| To be done |
How many lines in the entries below contain "piece"? Answer with the number only.

| Extracted material |
* Begin *

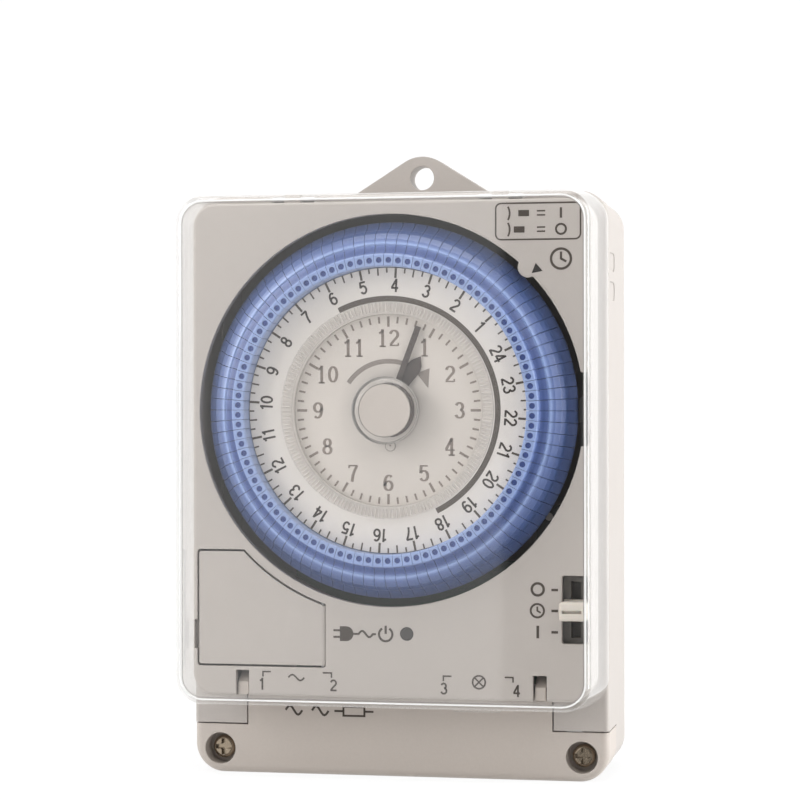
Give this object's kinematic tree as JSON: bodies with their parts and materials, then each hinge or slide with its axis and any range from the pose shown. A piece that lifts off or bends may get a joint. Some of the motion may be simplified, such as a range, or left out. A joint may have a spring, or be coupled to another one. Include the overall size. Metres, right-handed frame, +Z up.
{
  "type": "mechanical 24-hour timer",
  "caption": "Wall-mounted mechanical day timer: round dial with a ring of time-set pins around a small clock, hinged clear cover, mode slide, terminal cover and hanging ear.",
  "frame": {"origin": "where the dial's axis meets the flat rear mounting face", "axes": "+X to the right as seen from the front, +Y into the wall, so the front faces -Y, +Z up towards the hanging ear"},
  "size_m": [0.104, 0.0586, 0.1553],
  "materials": {
    "case": "warm grey ABS, fine spark texture",
    "terminal_cover": "warm grey ABS, fine texture",
    "clear": "clear polycarbonate",
    "steel": "plain steel",
    "screw": "nickel-plated steel",
    "dark_plastic": "black moulding",
    "black_plastic": "black moulding",
    "cell": "sleeved cell",
    "brass": "turned brass",
    "board": "glass-epoxy board",
    "core": "laminated core",
    "film_cap": "potted film capacitor",
    "lamp": "tinted epoxy",
    "lens": "smoked acrylic",
    "cream": "cream acetal",
    "plate": "zinc-plated plate",
    "gear_plastic": "natural acetal",
    "dial_white": "printed off-white dial",
    "hand": "black paint",
    "knob": "clear knob with a tinted face",
    "pin_blue": "blue-grey moulding"
  },
  "bodies": {
    "case": {"rear_case": "case", "front_case": "case", "terminal_cover": "terminal_cover", "cover_hinge_pins": "steel", "terminal_cover_screws": "screw", "case_screws": "screw", "battery_door_pin": "steel", "battery_holder": "dark_plastic", "battery_cell": "cell", "battery_contacts": "steel", "terminal_block": "dark_plastic", "terminal_clamps": "brass", "terminal_screws": "screw", "circuit_board": "board", "transformer": "core", "smoothing_capacitor": "dark_plastic", "mains_capacitor": "film_cap", "power_lamp": "lamp", "light_pipe": "lens", "mode_switch": "dark_plastic", "snap_switch": "dark_plastic", "trip_lever_pivot": "steel", "movement_rear_plate": "plate", "movement_front_plate": "plate", "movement_pillars": "brass", "movement_screws": "screw", "clock_motor": "steel", "minute_wheel_stud": "steel", "dial_hub": "gear_plastic", "dial_hub_screws": "screw", "clock_face": "dial_white"},
    "dial": {"dial_carrier": "dark_plastic", "number_ring": "dial_white", "time_pins": "pin_blue"},
    "hour": {"hour_wheel": "gear_plastic", "hour_hand": "hand"},
    "minute": {"minute_arbor": "brass", "minute_hand": "hand", "setting_disc": "clear", "setting_knob": "knob"},
    "minute_wheel": {"minute_wheel": "gear_plastic"},
    "motor_pinion": {"motor_pinion": "brass"},
    "dial_drive": {"dial_drive_arbor": "brass"},
    "cover": {"clear_cover": "clear"},
    "battery_door": {"battery_door": "case"},
    "mode_slider": {"mode_slider": "cream"},
    "trip_lever": {"trip_lever": "black_plastic"},
    "snap_plunger": {"snap_plunger": "cream"},
    "pin_0015": {"time_pin_0015": "pin_blue"},
    "pin_0030": {"time_pin_0030": "pin_blue"},
    "pin_0045": {"time_pin_0045": "pin_blue"},
    "pin_0100": {"time_pin_0100": "pin_blue"},
    "pin_0115": {"time_pin_0115": "pin_blue"},
    "pin_0130": {"time_pin_0130": "pin_blue"},
    "pin_0145": {"time_pin_0145": "pin_blue"},
    "pin_0200": {"time_pin_0200": "pin_blue"}
  },
  "joints": [
    {"name": "dial_spin", "type": "hinge", "parent": "case", "child": "dial", "pos_m": [0, -0.043, 0], "axis": [0, 1, 0], "continuous": true},
    {"name": "hour_spin", "type": "hinge", "parent": "case", "child": "hour", "pos_m": [0, -0.03, 0], "axis": [0, 1, 0], "continuous": true},
    {"name": "minute_spin", "type": "hinge", "parent": "case", "child": "minute", "pos_m": [0, -0.04, 0], "axis": [0, 1, 0], "continuous": true},
    {"name": "minute_wheel_spin", "type": "hinge", "parent": "case", "child": "minute_wheel", "pos_m": [-0.012, -0.024, 0], "axis": [0, 1, 0], "continuous": true},
    {"name": "motor_spin", "type": "hinge", "parent": "case", "child": "motor_pinion", "pos_m": [0, -0.0205, -0.015], "axis": [0, 1, 0], "continuous": true},
    {"name": "dial_drive_spin", "type": "hinge", "parent": "case", "child": "dial_drive", "pos_m": [0.0276, -0.032, 0], "axis": [0, 1, 0], "continuous": true},
    {"name": "cover_hinge", "type": "hinge", "parent": "case", "child": "cover", "pos_m": [0, -0.0376, 0.052], "axis": [-1, 0, 0], "range_deg": [0, 105]},
    {"name": "battery_door_hinge", "type": "hinge", "parent": "case", "child": "battery_door", "pos_m": [-0.0167, -0.0455, -0.054], "axis": [0, 0, 1], "range_deg": [0, 18]},
    {"name": "mode_slide", "type": "slide", "parent": "case", "child": "mode_slider", "axis": [0, 0, 1], "range_m": [-0.005, 0.005]},
    {"name": "trip_lever_swing", "type": "hinge", "parent": "case", "child": "trip_lever", "pos_m": [0.0442, -0.0414, -0.0218], "axis": [0, 1, 0], "range_deg": [0, 2.6]},
    {"name": "snap_plunger_slide", "type": "slide", "parent": "case", "child": "snap_plunger", "axis": [-1, 0, 0], "range_m": [0, 0.0004]},
    {"name": "pin_0015_slide", "type": "slide", "parent": "dial", "child": "pin_0015", "axis": [0.851, 0, 0.5252], "range_m": [0, 0.0012]},
    {"name": "pin_0030_slide", "type": "slide", "parent": "dial", "child": "pin_0030", "axis": [0.8148, 0, 0.5797], "range_m": [0, 0.0012]},
    {"name": "pin_0045_slide", "type": "slide", "parent": "dial", "child": "pin_0045", "axis": [0.7752, 0, 0.6318], "range_m": [0, 0.0012]},
    {"name": "pin_0100_slide", "type": "slide", "parent": "dial", "child": "pin_0100", "axis": [0.7322, 0, 0.6811], "range_m": [0, 0.0012]},
    {"name": "pin_0115_slide", "type": "slide", "parent": "dial", "child": "pin_0115", "axis": [0.6861, 0, 0.7275], "range_m": [0, 0.0012]},
    {"name": "pin_0130_slide", "type": "slide", "parent": "dial", "child": "pin_0130", "axis": [0.637, 0, 0.7708], "range_m": [0, 0.0012]},
    {"name": "pin_0145_slide", "type": "slide", "parent": "dial", "child": "pin_0145", "axis": [0.5852, 0, 0.8109], "range_m": [0, 0.0012]},
    {"name": "pin_0200_slide", "type": "slide", "parent": "dial", "child": "pin_0200", "axis": [0.531, 0, 0.8474], "range_m": [0, 0.0012]}
  ],
  "couplings": [
    {"joint": "hour_spin", "follows": "dial_spin", "ratio": 2},
    {"joint": "minute_spin", "follows": "dial_spin", "ratio": 24},
    {"joint": "minute_wheel_spin", "follows": "dial_spin", "ratio": -8},
    {"joint": "motor_spin", "follows": "dial_spin", "ratio": -48},
    {"joint": "dial_drive_spin", "follows": "dial_spin", "ratio": -6.6667},
    {"joint": "snap_plunger_slide", "follows": "trip_lever_swing", "m_per_rad": 0.0078}
  ]
}
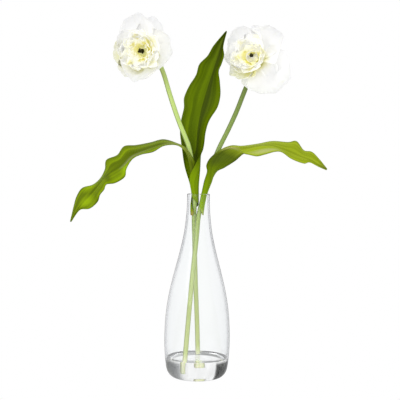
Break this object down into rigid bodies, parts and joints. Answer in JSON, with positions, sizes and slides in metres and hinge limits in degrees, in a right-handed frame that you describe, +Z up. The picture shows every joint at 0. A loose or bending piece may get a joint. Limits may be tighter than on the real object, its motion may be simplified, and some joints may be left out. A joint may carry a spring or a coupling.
{
  "type": "tulip in bud vase",
  "caption": "Artificial double tulips on bent stems with long arching leaves, standing in clear resin in the heavy foot of a slim-necked clear glass bud vase.",
  "frame": {"origin": "centre of the vase's foot on the surface it stands on", "axes": "+Z up along the vase's axis; the flowers face -Y, and +X is to the viewer's right"},
  "size_m": [0.2719, 0.0738, 0.3897],
  "materials": {
    "clear_glass": "polished clear glass",
    "clear_resin": "clear cast resin, level and still like water",
    "stem_green": "pale yellow-green coated stem",
    "leaf_green": "stiff printed silk leaf, satin",
    "petal_cream": "soft cream-white silk",
    "centre_green": "dark olive moulded flower centre"
  },
  "bodies": {
    "root": {"vase": "clear_glass", "clear_fill": "clear_resin", "stem_left": "stem_green", "stem_right": "stem_green", "leaf_centre": "leaf_green", "leaf_left": "leaf_green", "leaf_right": "leaf_green", "bloom_left_petals": "petal_cream", "bloom_right_petals": "petal_cream", "bloom_left_centre": "centre_green", "bloom_right_centre": "centre_green"}
  },
  "joints": []
}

* End *

| Exercise solution |
2